Mars Needs Moms is honestly quite a bit worse than that score would suggest. This is definitely one of the worst animated movies ever made, unlike what happened with The Emoji Movie, I don’t think the overwhelming revulsion towards the film is over-exaggerated by much. Like, yes, this isn’t the worst movie in human history, nor even the worst animated movie, but the fact that it’s not only bad but bad enough to ruin an entire studio makes it kind of legendary in terms of badness. At least Sony Animation was able to put out the two best Spider-Man movies ever made after The Emoji Movie flopped; ImageMover Digital got no such second chance, and not only went under but dragged the entire motion capture animation style down with it. I think it tarnishing an entire style alongside everything else (and thus probably being partially responsible for the lack of a Tintin sequel) really seals the deal on this being a piece of shit.

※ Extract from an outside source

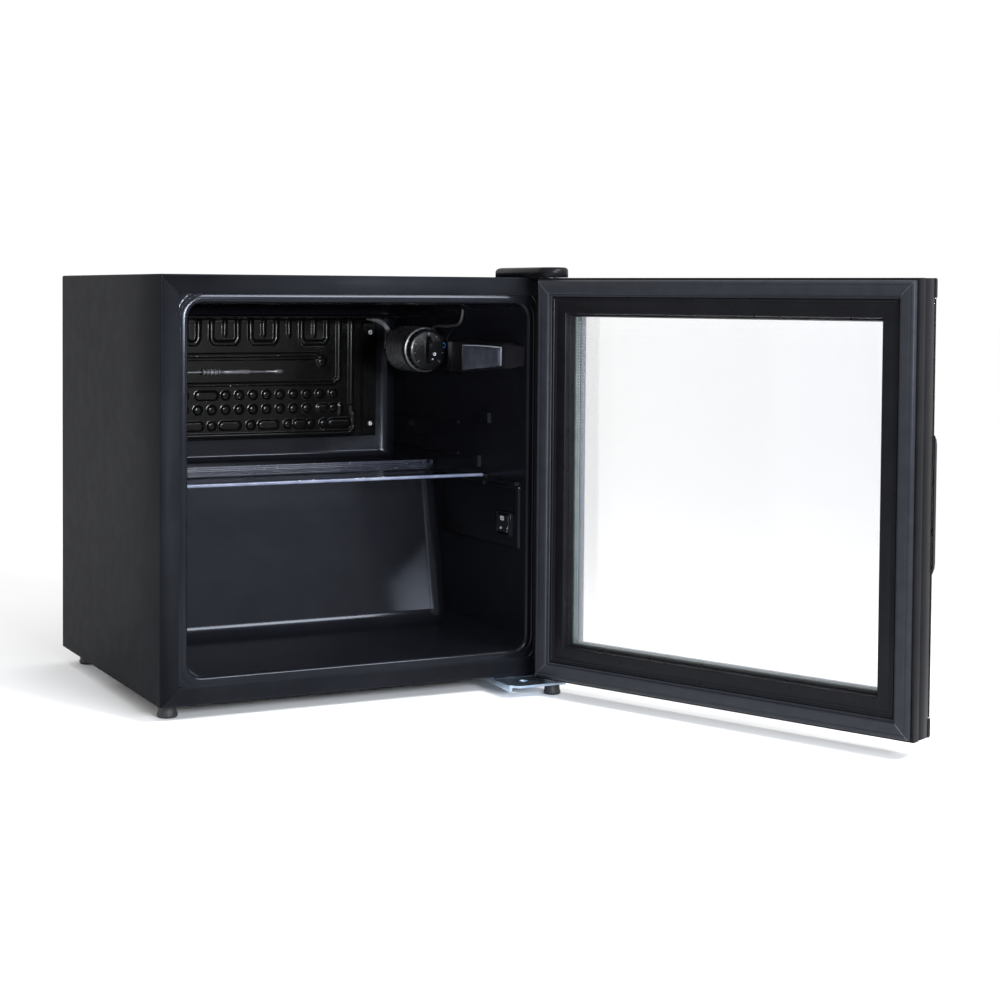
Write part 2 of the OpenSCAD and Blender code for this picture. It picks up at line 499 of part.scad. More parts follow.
module bottom_hinge_pin() color([0.8, 0.8, 0.82]) at_cab() {
    rod_z(pin_x, pin_y, -5.98, 17, 3.98);
    rod_z(pin_x, pin_y, 17, 18.5, 3.98, 2.8);
    rod_z(pin_x, pin_y, -15, -5.9, 3);
}
module bottom_hinge_screws() color([0.8, 0.8, 0.82]) at_cab() for (p = bottom_screws) translate([p[0], p[1], -3]) rotate([180, 0, 0]) screw_down([0, 0], 0, 14, 2.6);

// ---------------------------------------------------------------- door, drawn closed and turned about the hinge pins
// (x, z) outline of the door less e on every side
module door_rect(e) translate([-hw + e, door_z0 + e]) square([cab_w - 2 * e, door_h - 2 * e]);
// solid between depths u0 and u1 behind the inner face
module slab(u0, u1) along_y(face_y - u1, face_y - u0) children();
module door_outer_frame() color([0.05, 0.05, 0.055]) door_pose()
    difference() {
        slab(side_split + 0.1, glass_u) difference() { door_rect(0.4); door_rect(border_w - 5); }
        rod_z(pin_x, pin_y, door_z1 - 20, door_z1 + 1, 5);
        rod_z(pin_x, pin_y, door_z0 - 1, door_z0 + 21, 6.5);
    }
module cap(z0) slab(glass_u, door_t) translate([-hw, z0]) square([cab_w, 20]);
module door_top_cap() color([0.05, 0.05, 0.055]) door_pose() cap(door_z1 - 20);
module door_bottom_cap() color([0.05, 0.05, 0.055]) door_pose() cap(door_z0);
module door_inner_frame() color([0.05, 0.05, 0.055]) door_pose() {
    slab(0, 9) difference() { door_rect(0); door_rect(border_w - 4); }
    slab(9, side_split) difference() { door_rect(0); door_rect(border_w); }
}
// one side of the seal: outline in (in from the edge, out of the face), mitred at both ends
module mitred(len, w) intersection() {
    rotate([90, 0, 90]) linear_extrude(len) children();
    linear_extrude(60, center = true) polygon([[0, 0], [w, w], [len - w, w], [len, 0]]);
}
module ring4(e) {
    L = cab_w - 2 * e;
    Hh = door_h - 2 * e;
    for (k = [0, 1]) {
        translate([k == 0 ? -hw + e : hw - e, 0, k == 0 ? door_z0 + e : door_z1 - e]) rotate([0, k * 180, 0]) rotate([90, 0, 0]) mitred(L, 40) children();
        translate([k == 0 ? hw - e : -hw + e, 0, k == 0 ? door_z0 + e : door_z1 - e]) rotate([0, k * 180 - 90, 0]) rotate([90, 0, 0]) mitred(Hh, 40) children();
    }
}
module door_gasket() color([0.12, 0.12, 0.14]) door_pose() translate([0, face_y, 0])
    difference() {
        ring4(2.5) polygon([[0, -seal_h + 4.2], [1.3, -seal_h + 1.2], [4, -seal_h], [16, -seal_h], [17.5, -seal_h + 1.4], [17.5, -0.05], [0, -0.05]]);
        ring4(2.5) polygon([[6.4, -4.6], [13.6, -4.6], [13.6, -2.4], [6.4, -2.4]]);
    }
module gasket_magnets() color([0.2, 0.2, 0.2]) door_pose() translate([0, face_y, 0])
    ring4(2.5) polygon([[6.6, -4.5], [13.4, -4.5], [13.4, -2.5], [6.6, -2.5]]);
module outer_glass() color([0.6, 0.7, 0.75, 0.4]) door_pose()
    slab(glass_u + 0.05, glass_u + 3.5) translate([-hw + 0.5, door_z0 + 20.1]) square([cab_w - 1, door_h - 40.2]);
module inner_glass() color([0.7, 0.8, 0.85, 0.4]) door_pose()
    slab(side_split + 0.15, side_split + 3.15) door_rect(border_w - 4.8);
module glass_spacer() color([0.6, 0.63, 0.65]) door_pose()
    slab(side_split + 3.2, glass_u - 0.05) difference() { door_rect(border_w - 4.9); door_rect(border_w); }
module door_handle() color([0.05, 0.05, 0.055]) door_pose()
    intersection() {
        translate([0, face_y, 240 - grip_h / 2]) linear_extrude(grip_h) polygon([for (p = [[-hw, 37.6], [-hw, 42.6], [-hw + 1.6, 44.2], [-hw + 18, 44.2], [-hw + 20, 43],
            [-hw + 20, 41.6], [-hw + 16.5, 40.4], [-hw + 15.5, 37.6]]) [p[0], -p[1]]]);
        along_x(-hw - 1, -hw + 30) polygon([for (p = [[37, -grip_h / 2], [38, -grip_h / 2], [45, -grip_h / 2 + 5], [45, grip_h / 2 - 5], [38, grip_h / 2], [37, grip_h / 2]]) [face_y - p[0], 240 + p[1]]]);
    }
module door_bushes() color([0.85, 0.85, 0.83]) door_pose()
    difference() {
        union() {
            rod_z(pin_x, pin_y, door_z1 - 19.9, door_z1, 4.95);
            rod_z(pin_x, pin_y, door_z0, door_z0 + 20.9, 6.45);
            rod_z(pin_x, pin_y, -2.9, door_z0 - 0.05 + 0.1, 9.5);
        }
        rod_z(pin_x, pin_y, door_z1 - 18.5, door_z1 + 1, 3.05);
        rod_z(pin_x, pin_y, -4, door_z0 + 19.5, 4.04);
    }

outer_shell();
base_pan();
back_panel();
foam_insulation();
inner_liner();
evaporator_plate();
evaporator_spacers();
evaporator_screws();
thermostat_housing();
thermostat_unit();
thermostat_shaft();
thermostat_knob();
thermostat_capillary();
lamp_lead();
led_board();
lamp_lens();
switch_cover();
light_switch_rocker();
switch_pivot_pin();
glass_shelf();
shelf_rear_trim();
shelf_end_caps();
compressor_plate();
compressor();
compressor_grommets();
compressor_bolts();
relay_cover();
filter_drier();
discharge_tube();
suction_tube();
capillary_tube();
condenser_tube();
drain_spout();
evaporation_tray();
mains_inlet_gland();
rear_feet();
front_left_foot();
bracket_foot();
top_hinge_bracket();
top_hinge_pin();
top_hinge_screws();
top_hinge_cover();
bottom_hinge_bracket();
bottom_hinge_pin();
bottom_hinge_screws();
door_outer_frame();
door_top_cap();
door_bottom_cap();
door_inner_frame();
door_gasket();
gasket_magnets();
outer_glass();
inner_glass();
glass_spacer();
door_handle();
door_bushes();
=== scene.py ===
import bpy, bmesh, json, math
from mathutils import Vector, Matrix


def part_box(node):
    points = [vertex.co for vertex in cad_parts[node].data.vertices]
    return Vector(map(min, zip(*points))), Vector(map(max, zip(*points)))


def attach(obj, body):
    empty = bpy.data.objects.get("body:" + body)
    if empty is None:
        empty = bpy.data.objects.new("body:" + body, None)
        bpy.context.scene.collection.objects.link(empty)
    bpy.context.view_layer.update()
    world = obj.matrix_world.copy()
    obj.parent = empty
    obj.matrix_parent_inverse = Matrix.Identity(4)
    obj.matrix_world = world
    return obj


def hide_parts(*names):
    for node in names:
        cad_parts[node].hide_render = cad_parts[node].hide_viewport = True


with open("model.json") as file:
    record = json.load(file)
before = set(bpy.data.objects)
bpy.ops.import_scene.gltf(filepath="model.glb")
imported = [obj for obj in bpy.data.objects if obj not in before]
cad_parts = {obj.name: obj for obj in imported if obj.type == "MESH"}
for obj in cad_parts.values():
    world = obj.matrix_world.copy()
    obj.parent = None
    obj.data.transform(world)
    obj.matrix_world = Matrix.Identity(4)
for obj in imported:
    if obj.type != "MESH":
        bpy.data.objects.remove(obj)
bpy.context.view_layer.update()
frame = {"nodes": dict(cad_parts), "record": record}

MM = 0.001

# ------------------------------------------------------------------ frame helpers
# All shapes below are written in cabinet millimetres: x across, y back from the front face, z up from the cabinet's bottom edge.
shell_lo, shell_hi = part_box("outer_shell")
CW = (shell_hi.x - shell_lo.x) / MM
CD = (shell_hi.y - shell_lo.y) / MM
CH = (shell_hi.z - shell_lo.z) / MM
OY, OZ = shell_lo.y, shell_lo.z
HW = CW / 2


def row(p):
    return Vector((p[0] * MM, p[1] * MM + OY, p[2] * MM + OZ))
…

I’d honestly drop this film into the low 2s at best. It’s a bottom 100 contender for sure, and it’s far worse than some of the movies on there. Gigli? This movie is way worse than that. Cats? That movie is way campier and has far funnier use of uncanny valley animation. The Room and Trolls 2? Those are both way too funny to be worse than Mars Needs Moms. Fucking Batman & Robin? That’s an actual solid movie, how is it rated lower than this? Hell, I’d even say The Emoji Movie is better, because at least it doesn’t hurt to look at.
The thing is, while I think it’s objectively awful, I can’t say I can personally muster up too much hate for it. It’s so confused tonally that it’s almost fascinating to watch. If you’re a bad movie connoisseur like I am or just generally fascinated by bombs of this magnitude, it’s worth a watch. But outside of that, this movie is just too messy to really find even a cult audience. So if you don’t fall into that weird niche of people who watch bad movies for some reason, don’t bother. You’re not really missing anything valuable.